● **SUPPLIED MATERIAL**:

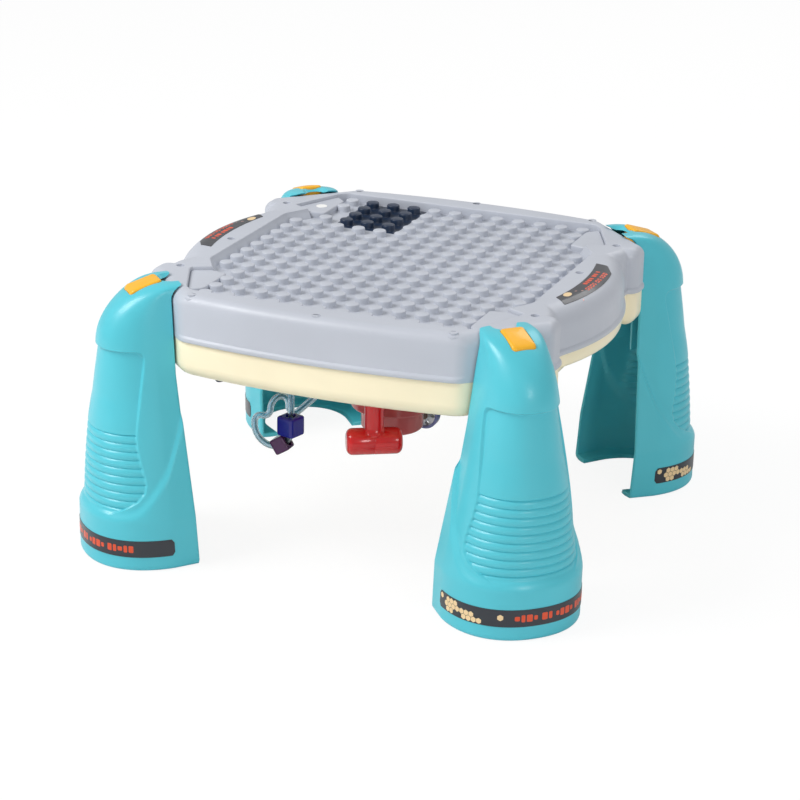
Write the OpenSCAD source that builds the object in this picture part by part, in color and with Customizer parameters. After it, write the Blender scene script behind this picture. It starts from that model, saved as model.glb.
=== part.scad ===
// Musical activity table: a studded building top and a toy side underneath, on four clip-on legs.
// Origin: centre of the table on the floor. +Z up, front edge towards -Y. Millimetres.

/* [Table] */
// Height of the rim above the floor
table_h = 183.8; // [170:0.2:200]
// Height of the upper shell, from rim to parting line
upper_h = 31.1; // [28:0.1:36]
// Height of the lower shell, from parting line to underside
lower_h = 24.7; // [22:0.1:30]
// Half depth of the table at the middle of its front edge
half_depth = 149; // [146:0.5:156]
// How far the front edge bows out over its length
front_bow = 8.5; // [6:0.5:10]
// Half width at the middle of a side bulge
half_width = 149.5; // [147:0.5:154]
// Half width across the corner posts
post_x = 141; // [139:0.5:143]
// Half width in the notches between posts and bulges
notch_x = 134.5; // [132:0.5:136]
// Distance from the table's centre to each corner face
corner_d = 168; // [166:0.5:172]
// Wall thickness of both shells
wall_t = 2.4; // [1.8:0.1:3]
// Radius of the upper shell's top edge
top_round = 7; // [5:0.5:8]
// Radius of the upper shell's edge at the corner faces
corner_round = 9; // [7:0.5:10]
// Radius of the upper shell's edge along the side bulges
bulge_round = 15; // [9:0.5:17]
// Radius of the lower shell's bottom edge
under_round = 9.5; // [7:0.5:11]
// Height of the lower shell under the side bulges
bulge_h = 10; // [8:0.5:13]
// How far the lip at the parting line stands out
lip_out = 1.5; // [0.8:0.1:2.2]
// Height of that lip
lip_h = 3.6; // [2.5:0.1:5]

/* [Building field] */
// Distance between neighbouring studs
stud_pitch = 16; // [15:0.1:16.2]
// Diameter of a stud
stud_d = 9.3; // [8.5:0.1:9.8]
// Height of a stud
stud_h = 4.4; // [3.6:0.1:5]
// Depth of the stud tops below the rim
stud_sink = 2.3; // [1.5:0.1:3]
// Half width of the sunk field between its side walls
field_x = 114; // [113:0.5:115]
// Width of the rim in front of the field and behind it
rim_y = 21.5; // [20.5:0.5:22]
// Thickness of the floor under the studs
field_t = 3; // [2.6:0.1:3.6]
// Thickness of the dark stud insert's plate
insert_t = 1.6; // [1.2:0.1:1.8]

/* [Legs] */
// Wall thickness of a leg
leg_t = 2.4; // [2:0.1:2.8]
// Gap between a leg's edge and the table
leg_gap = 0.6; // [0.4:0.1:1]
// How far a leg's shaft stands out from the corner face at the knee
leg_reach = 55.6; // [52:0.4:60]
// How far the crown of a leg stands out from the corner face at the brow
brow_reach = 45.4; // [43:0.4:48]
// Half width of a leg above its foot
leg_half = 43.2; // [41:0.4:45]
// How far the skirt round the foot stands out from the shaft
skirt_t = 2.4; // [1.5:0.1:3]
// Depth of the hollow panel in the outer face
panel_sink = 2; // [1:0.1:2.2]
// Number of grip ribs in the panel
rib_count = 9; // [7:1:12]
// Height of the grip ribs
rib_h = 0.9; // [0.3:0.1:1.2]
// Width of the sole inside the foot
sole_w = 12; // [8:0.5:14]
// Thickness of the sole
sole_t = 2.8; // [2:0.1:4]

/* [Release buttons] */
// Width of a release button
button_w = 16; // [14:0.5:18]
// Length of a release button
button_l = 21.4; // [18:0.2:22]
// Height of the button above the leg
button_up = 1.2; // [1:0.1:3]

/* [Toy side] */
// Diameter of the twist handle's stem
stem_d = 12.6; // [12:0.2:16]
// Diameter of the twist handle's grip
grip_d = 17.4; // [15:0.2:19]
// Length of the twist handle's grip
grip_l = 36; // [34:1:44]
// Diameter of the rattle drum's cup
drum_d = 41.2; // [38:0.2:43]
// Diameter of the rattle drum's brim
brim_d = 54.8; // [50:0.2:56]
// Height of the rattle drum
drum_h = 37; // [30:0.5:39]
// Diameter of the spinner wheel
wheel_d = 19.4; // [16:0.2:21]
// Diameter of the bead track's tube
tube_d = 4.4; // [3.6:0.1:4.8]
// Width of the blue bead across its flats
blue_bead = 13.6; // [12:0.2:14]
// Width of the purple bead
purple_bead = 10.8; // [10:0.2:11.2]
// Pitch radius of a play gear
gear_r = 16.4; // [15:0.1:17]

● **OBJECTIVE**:
Pull out every line containing "behind".

● **PROBLEM SOLUTION**:
Write the OpenSCAD source that builds the object in this picture part by part, in color and with Customizer parameters. After it, write the Blender scene script behind this picture. It starts from that model, saved as model.glb.
// Width of the rim in front of the field and behind it